On Escalation and the Logic of Crises
Kahn's 1965 book On Escalation introduced a now-famous "ladder" of 44 rungs tracing how conventional and nuclear crises might intensify. The purpose was not to normalize conflict, he argued, but to help statesmen see thresholds, bargaining signals, and off-ramps under pressure. His distinction between counterforce and countervalue targeting, his emphasis on controlling damage, and his focus on command-and-control resilience shaped debates inside the United States and among NATO planners. Even those who disagreed with his prescriptions often adopted his vocabulary for discussing catastrophic risk.

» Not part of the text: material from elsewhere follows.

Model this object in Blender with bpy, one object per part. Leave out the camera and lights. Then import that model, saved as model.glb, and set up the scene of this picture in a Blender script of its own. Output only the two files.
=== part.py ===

Founding the Hudson Institute
In the early 1960s Kahn left RAND and founded the Hudson Institute with colleagues including Max Singer. Hudson's mission extended beyond military strategy to the broader future of societies, economies, and technologies. Working with collaborators such as Anthony J. Wiener, he developed scenario planning as a disciplined way to explore long-range possibilities. The Year 2000 (1967), co-authored with Wiener, offered structured forecasts about demography, education, science, and global development, and became a canonical text in futures studies. Kahn continued to publish on strategic issues while widening his lens to geopolitics and economics.

Futurism, Growth, and Global Outlook
Kahn's futurist work combined technological optimism with institutional realism. He believed rising productivity, innovation, and sensible policy could support sustained growth, even as societies coped with environmental, demographic, and resource constraints. He examined Asia's emerging power centers, notably Japan, and explored how industrial policy, education, and export strategy might propel long-term expansion. His collaborative volume The Next 200 Years (1976), with William Brown and Leon Martel, presented a contrarian, growth-oriented narrative at a time when limits-to-growth arguments were popular. Corporate strategists and public planners drew on his scenario methods, and elements of his approach influenced later corporate planning practices, including work popularized at Royal Dutch Shell by Pierre Wack.

Controversy and Critique
Kahn's readiness to analyze worst cases invited persistent controversy. Peace activists denounced his discussions of shelter programs and damage-limiting measures as morally obtuse; some scientists argued that large nuclear exchanges would overwhelm any plausible civil defense. Scholars like Schelling contended that the subtleties of signaling and credibility could not be reduced to mechanical ladders. Yet Kahn maintained that refusing to analyze catastrophic scenarios did not make them less likely; analysis, he argued, was a precondition for prudent policy. Policymakers and commentators such as Henry Kissinger, who operated in the same strategic milieu, often intersected with Kahn's arguments about deterrence, limited options, and crisis management even when they reached different conclusions.

Style, Method, and Influence
Kahn's books were dense with taxonomies, decision trees, and carefully labeled assumptions. He favored seminar-style debate, challenging colleagues to test "what if" cases until underlying beliefs were exposed. This method, developed among peers at RAND and refined at Hudson, left a durable imprint: defense analysts adopted his language for thinking about escalation; futurists borrowed his scaffolds for long-range speculation; and journalists found in his writing a stark grammar for describing existential risk. Beyond the United States, his ideas traveled through alliances and advisory networks, shaping how NATO partners, Asian governments, and multinational firms framed uncertainty.

Later Work and Final Years
In the late 1970s and early 1980s Kahn remained an active public intellectual, revisiting nuclear strategy amid renewed superpower tensions and updating his futures work as computing, energy markets, and global finance shifted the strategic landscape. He continued writing, lecturing, and convening interdisciplinary teams at Hudson. He died in 1983, closing a career that had spanned the formative decades of the nuclear age and the birth of modern futures research.

Legacy
Herman Kahn's legacy is double-edged and enduring. As a strategist, he helped give policymakers a vocabulary and framework for analyzing deterrence, escalation, and damage limitation, even as debate over the ethics and feasibility of those ideas persisted. As a futurist, he advanced scenario planning and inspired a generation of analysts to examine long-term social and technological change with discipline rather than fantasy. The constellation of people around him, Wohlstetter, Brodie, Schelling, Ellsberg, McNamara, Kissinger, Kubrick, Singer, Wiener, Brown, Martel, marks the breadth of his influence across defense, policy, culture, and business. Whether embraced as a clarifying realist or criticized as an emblem of Cold War hubris, Kahn compelled others to think harder about catastrophe, choice, and the long future.